Pour résumer, la structure de défaisance que nous proposons agirait de manière préventive, pour éviter l’éruption des risques de transition. Elle consisterait en un réseau d’institutions ciblées et chapeautées par un superviseur, rattaché aux autorités de régulation financière de la juridiction concernée. Elle inclurait un degré de participation privée, mais serait principalement soutenue par les pouvoir publics, avec une possibilité de financement par la banque centrale. La structure adopterait une pratique de gestion en extinction. Les actifs seraient rachetés à une décote croissante avec le temps, en accord avec la planification de la transition. Les actifs éligibles seraient déterminés sur la base d’une taxonomie claire, indépendante et évolutive.
Une telle institution doit bien sûr se comprendre comme complémentaire d’un ensemble plus vaste de mesures dédiées à la transition écologique. Si sa faisabilité politico-économique est encore à étudier, l’existence de nombreux précédents similaires et de projets dans cette direction porte à l’optimisme.
Références
Agacinski, P.D., Bueb, J., Faure, A., Fosse, J., Garner, H., 2020. Point de vue - La planification : idée d’hier ou piste pour demain ? 11.
Aykut, S.C., Dahan-Dalmédico, A., 2014. Gouverner le climat? vingt ans de négociations internationales, Références. Développement durable. Presses de la Fondation nationale des Sciences politiques, Paris.
Battiston, S., Mandel, A., Monasterolo, I., Schütze, F., Visentin, G., 2017. A climate stress-test of the financial system. Nature Climate Change 7, 283–288. https://doi.org/10.1038/nclimate3255
Bingler, J.A., Colesanti Senni, C., 2020. Taming the Green Swan: How to improve climate-related financial risk assessments. Economics Working Paper Series.
Cas Medina, S., Peresa, I., 2016. What Makes a Good ʽBad Bankʼ? The Irish, Spanish and German Experience 48.
Durand, C., Keucheyan, R., 2020. L’heure de la planification écologique [WWW Document]. Le Monde diplomatique. URL https://www.monde-diplomatique.fr/2020/05/DURAND/61748 (accessed 2.28.22).
Giraud, G., 2020. Banques et marchés financiers: quels obstacles à la transition écologique? Regards croises sur l’economie 164–178.
IEA, 2019. Securing Investments in Low-Carbon Power Generation Sources (Technology Report). International Energy Agency.
Institut Rousseau, 2021. Actifs fossiles, les nouveaux subprimes ? Paris.
Klingebiel, D., 2002. The Use of Asset Management Companies in the Resolution of Banking Crises - Cross-Country Experience (Policy Research Working Paper No. 2284).

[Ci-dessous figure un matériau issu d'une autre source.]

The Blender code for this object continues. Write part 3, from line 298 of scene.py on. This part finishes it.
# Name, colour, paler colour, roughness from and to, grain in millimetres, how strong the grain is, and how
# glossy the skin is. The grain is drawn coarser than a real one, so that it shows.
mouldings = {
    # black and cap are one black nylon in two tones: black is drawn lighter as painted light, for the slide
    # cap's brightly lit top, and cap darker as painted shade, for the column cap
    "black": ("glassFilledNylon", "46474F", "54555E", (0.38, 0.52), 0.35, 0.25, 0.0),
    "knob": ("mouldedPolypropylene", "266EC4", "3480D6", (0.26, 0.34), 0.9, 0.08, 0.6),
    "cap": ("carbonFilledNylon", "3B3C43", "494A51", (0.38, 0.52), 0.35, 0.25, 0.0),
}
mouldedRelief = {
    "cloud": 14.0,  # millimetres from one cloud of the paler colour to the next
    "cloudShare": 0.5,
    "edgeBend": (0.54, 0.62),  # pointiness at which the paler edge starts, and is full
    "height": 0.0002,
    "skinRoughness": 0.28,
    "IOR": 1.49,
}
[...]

The World Bank.
Milleret, N., 2021. Pays-Bas : Shell condamné à réduire ses émissions de CO2 de 45 % d’ici 2030 [WWW Document]. France 24. URL https://www.france24.com/fr/europe/20210526-proc%C3%A8s-climatique-shell-bient%C3%B4t-fix%C3%A9-sur-son-sort-aux-pays-bas (accessed 2.28.22).
Monnet, E., 2021. La Banque-providence: démocratiser les banques centrales et la monnaie, La République des idées. Seuil, Paris.

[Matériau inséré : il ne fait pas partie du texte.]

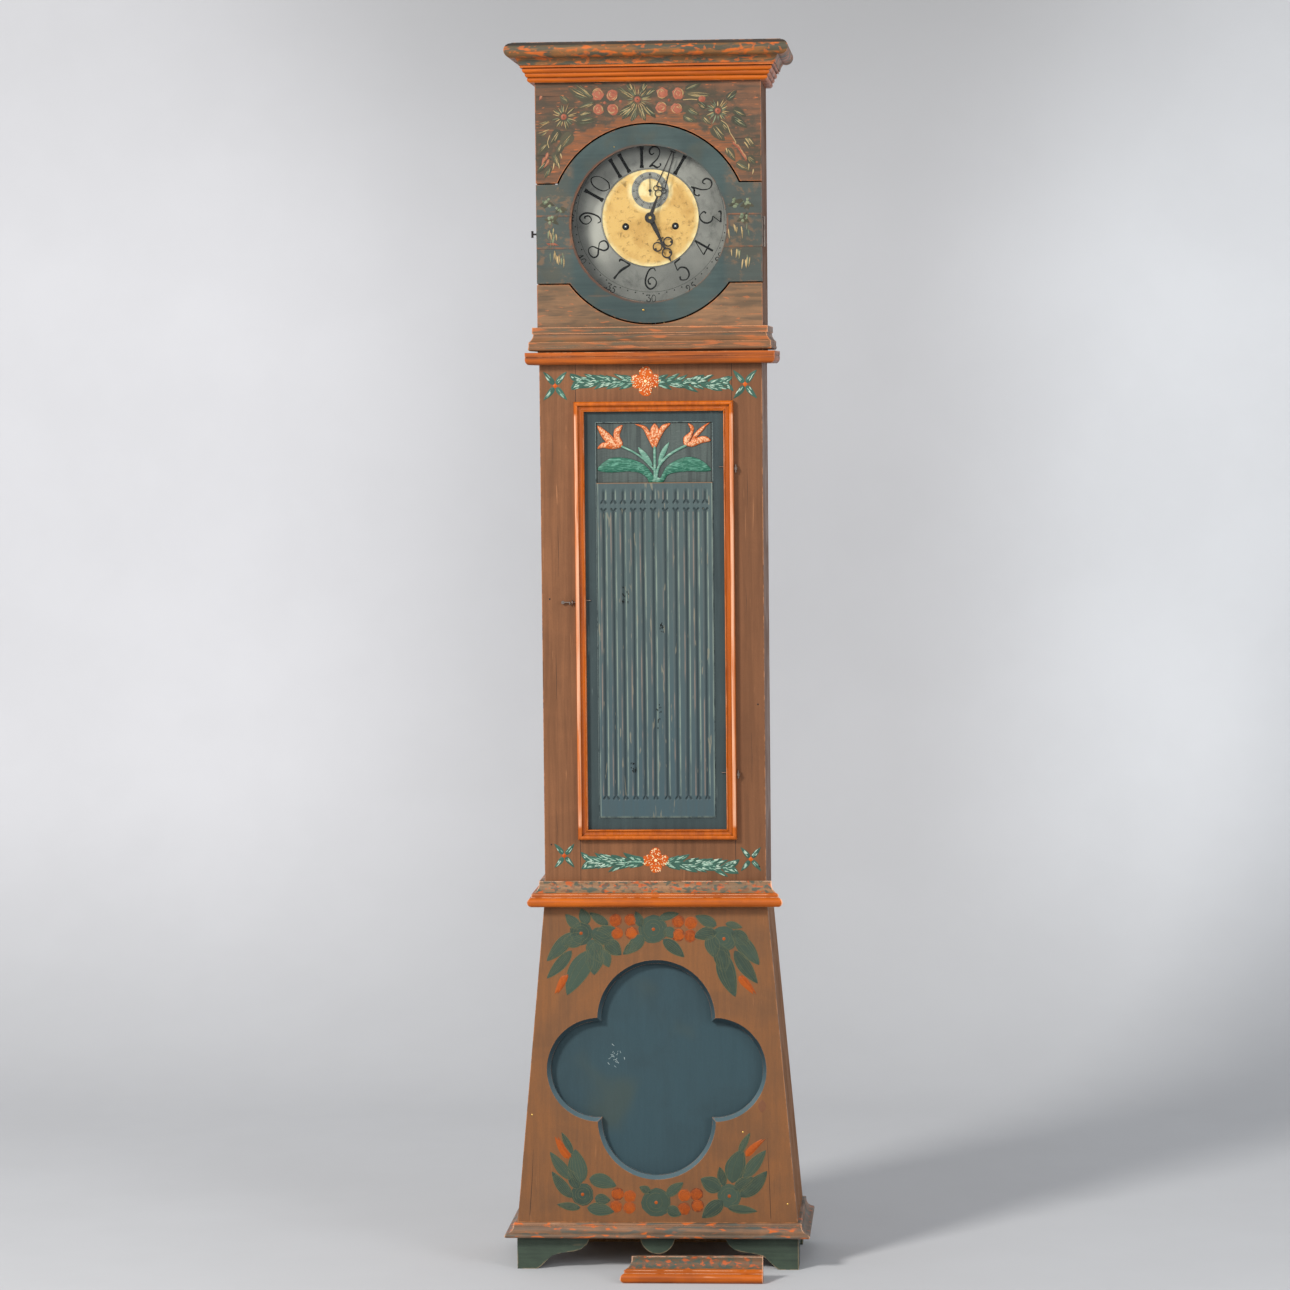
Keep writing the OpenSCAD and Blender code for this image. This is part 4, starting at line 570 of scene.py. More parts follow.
class Brush:
    """Gathers paint strokes of one colour on one face into one mesh.

    lift is how far a stroke stands off its face, and dome how much its middle rises above that.
    """

    def __init__(self, name, body, material, at, inside=None):
        self.name, self.body, self.material, self.at = name, body, material, at
        self.inside = inside
        self.verts, self.faces, self.tone = [], [], []

    def ribbon(self, path, half, lift=0.25, dome=0.3, tone=None):
        """A stroke along path. half is its half width, one number or one for each point."""
        tone = rng.random() if tone is None else tone
        path = [np.array(p, float) for p in path]
        half = np.broadcast_to(half, len(path))
        rows = []
        for i, p in enumerate(path):
            d = path[min(i + 1, len(path) - 1)] - path[max(i - 1, 0)]
            d /= max(np.linalg.norm(d), 1e-9)
            side = np.array([-d[1], d[0]]) * half[i]
            rows.append((p + side, p, p - side))
        if self.inside and not all(self.inside(*q) for row in rows for q in row):
            return
        start = len(self.verts)
        for a, b, c in rows:
            for q, h in ((a, RIM), ((a + b) / 2, lift + 0.6 * dome), (b, lift + dome),
                         ((c + b) / 2, lift + 0.6 * dome), (c, RIM)):
                self.verts.append(self.at(*q, h))
        self.tone += [tone] * (5 * len(rows))
        for i in range(len(rows) - 1):
            for s in range(start + 5 * i, start + 5 * i + 4):
                self.faces.append((s, s + 1, s + 6, s + 5))

    def leaf(self, a, b, width, bend=0.0, tone=None, lift=0.25, blunt=0.6):
        """A leaf from foot a to tip b."""
        a, b = np.array(a, float), np.array(b, float)
        d = b - a
        mid = (a + b) / 2 + np.array([-d[1], d[0]]) * bend
        path = [a * (1 - t) ** 2 + mid * 2 * t * (1 - t) + b * t * t for t in TENTHS]
        half = [width / 2 * math.sin(math.pi * t ** blunt) ** 0.8 + 0.12 for t in TENTHS]
        half[0] = half[-1] = 0.1
        self.ribbon(path, half, lift, tone=tone)

    def dot(self, c, r, tone=None, lift=0.3, dome=0.5, wobble=0.08):
        """A round dab, its rim off a true circle by up to wobble."""
        if self.inside and not self.inside(*c):
            return
        tone = rng.random() if tone is None else tone
        start, n = len(self.verts), 16
        self.verts.append(self.at(c[0], c[1], lift + dome))
        for share, h in ((0.6, lift + 0.8 * dome), (1.0, RIM)):
            for i in range(n):
                q = r * share * (1 + wobble * (rng.random() - 0.5) * 2)
                self.verts.append(self.at(*beside(c[0], c[1], q, TURN * i / n), h))
        self.tone += [tone] * (2 * n + 1)
        for i in range(n):
            s, j = start + 1, (i + 1) % n
            self.faces += [(start, s + i, s + j), (s + i, s + n + i, s + n + j, s + j)]

    def done(self):
        make(self.name, self.verts, self.faces, self.material, self.body, self.tone)


def brushes(body, face, inside, *rows):
    """A brush for each row, which names a piece and gives its paint as coloured takes it."""
    return [Brush(piece, body, coloured(*paint), face, inside) for piece, *paint in rows]


def finish_all(*stack):
    for brush in stack:
        brush.done()


# Base: flat blue-green leaves with lighter outlines, orange berries and buds
BASE_FACE = face_plane(BASE_FRONT, BASE_LEAN)
greens, lines, reds, red_lines = brushes(
    "case", BASE_FACE, None,
    ("base_leaves", "leaf_green", rgb(48, 62, 52), rgb(66, 82, 68), 0.55, 0.35, 90),
    ("base_leaf_lines", "leaf_outline", rgb(84, 92, 66), rgb(108, 104, 74), 0.55, 0.4, 120),
    ("base_berries", "berry_orange", rgb(138, 60, 10), rgb(176, 84, 18), 0.45, 0.5, 240),
    ("base_berry_lines", "berry_outline", rgb(92, 44, 22), rgb(150, 84, 44), 0.5, 0.4, 200))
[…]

Monnet, E., 2019. Controlling credit: central banking and the planned economy in postwar France, 1948-1973.
Oreskes, N., Conway, E.M., 2010. Merchants of doubt: how a handful of scientists obscured the truth on issues from tobacco smoke to global warming, 1st U.S. ed. ed. Bloomsbury Press, New York.
Scott Cato, M., Fletcher, C., 2020. Introducing sell-by dates for stranded assets: ensuring an orderly transition to a sustainable economy. Journal of Sustainable Finance & Investment 10, 335–348. https://doi.org/10.1080/20430795.2019.1687206
Tett, G., 2021. Cleaning dirty assets needs fair regulation and a “bad bank” model. Financial Times.
Vaccaro, J., Barmes, D., 2021. Aligning finance for the net-zero economy: new ideas for leading thinkers - Financial stability in a planetary emergency: The role of banking regulators in a burning world 57.
[1] Le terme d’accountability, majeur dans les démocraties anglo-saxonnes, mais difficile à rendre pleinement en français, est à mi-chemin entre la notion de légitimité politique, et l’idée d’être comptable de ses actions devant un corps donné (électeurs, institution…).
[2] Pour être tout à fait précis, on peut rattacher deux valeurs aux actifs : leur valeur de marché, qui est celle à laquelle les actifs s’échangent sur les places financières, et leur valeur comptable, qui est la valeur estimée par les acteurs financiers pour quantifier leur bilan. En temps de crise, le prix de marché des actifs décroissant rapidement, il est habituel que la valeur comptable soit supérieure au prix de marché – les agents financiers ayant de surcroît une incitation à gonfler leurs bilans.
[3] Pour être précis, nous n’invoquons pas ici le spectre maintes fois agité de la théorie quantitative de la monnaie, selon laquelle toute création monétaire devrait se solder par de l’inflation incontrôlable. Si cette approche a été réfutée par une analyse fine des mécanismes institutionnels de la création monétaire (REF), il n’en reste pas moins que si la création monétaire se traduit en dépenses dans l’économie réelle, des tensions inflationnistes peuvent émerger à l’approche du plein-emploi.